Cette coquetterie affichée peut donner la migraine à ceux qui sont chargés d’habiller la confrérie. « Il faut toujours plus de pièces uniques, celles que les autres n’auront pas, ce qui impose de faire de la petite série, du sur-mesure », constate le vétéran Alain Mathinier, surnommé « le couturier des chefs ». « La grande tendance, ce sont les chemises près du corps – les chefs d’aujourd’hui sont devenus glamour, ils font du sport et sont souvent au régime – et les manches courtes qui, avec les cols moins remontants, mettent en valeur les tatouages », détaille Félix Le Goater, qui dirige la sociétéMLG Mathinier-Le Goater, qui fabrique des vêtements professionnels. « Le tatouage est devenu l’un des attributs du chef contemporain – même si Paul Bocuse portait un coq tatoué sur l’épaule gauche », confirme Julie Gerbet, créatrice de l’agence La relève, qui assure la promotion de plusieurs valeurs montantes de la cuisine.

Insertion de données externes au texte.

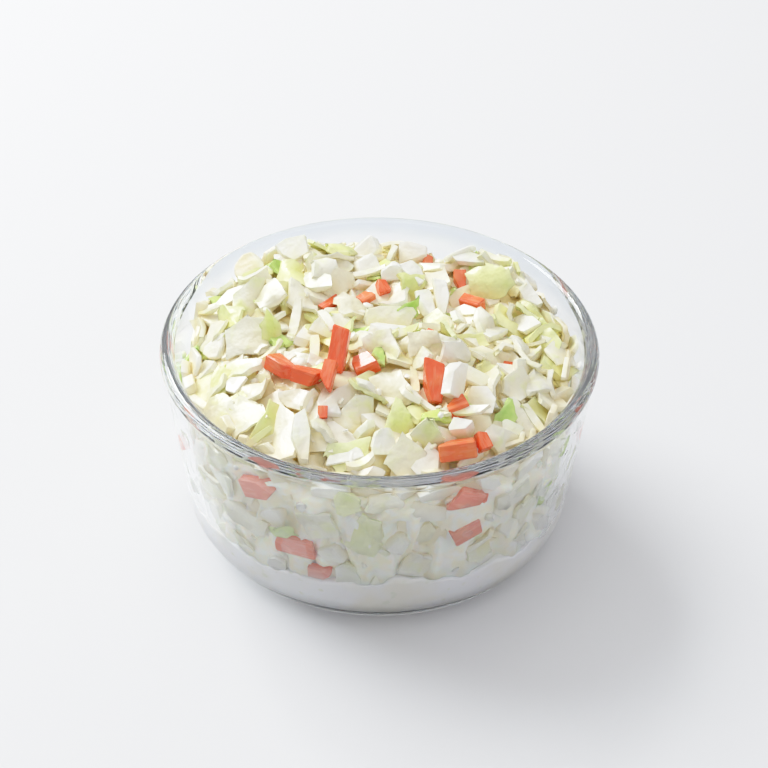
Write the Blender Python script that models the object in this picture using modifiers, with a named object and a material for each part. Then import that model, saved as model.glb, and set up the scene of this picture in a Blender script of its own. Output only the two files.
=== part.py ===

Elle y voit « une manière supplémentaire de se façonner un personnage, comme le ferait une rockstar ».
Tutoyer le gotha
Resté fidèle au port du tour de cou et à la veste blanche immaculée, Gérald Passedat, chef du Petit Nice à Marseille (trois étoiles), se tient à distance de ses confrères « qui passent leur temps en shooting, courent les émissions de télé et jouent la nonchalance calculée ». Ce qui ne l’empêche pas de soigner sa tenue dans ses moindres détails. « Une belle veste et un très long tablier blanc assurent une certaine prestance lorsque je traverse la salle à la rencontre des clients. » Son habit de lumière ? Il ne dément pas.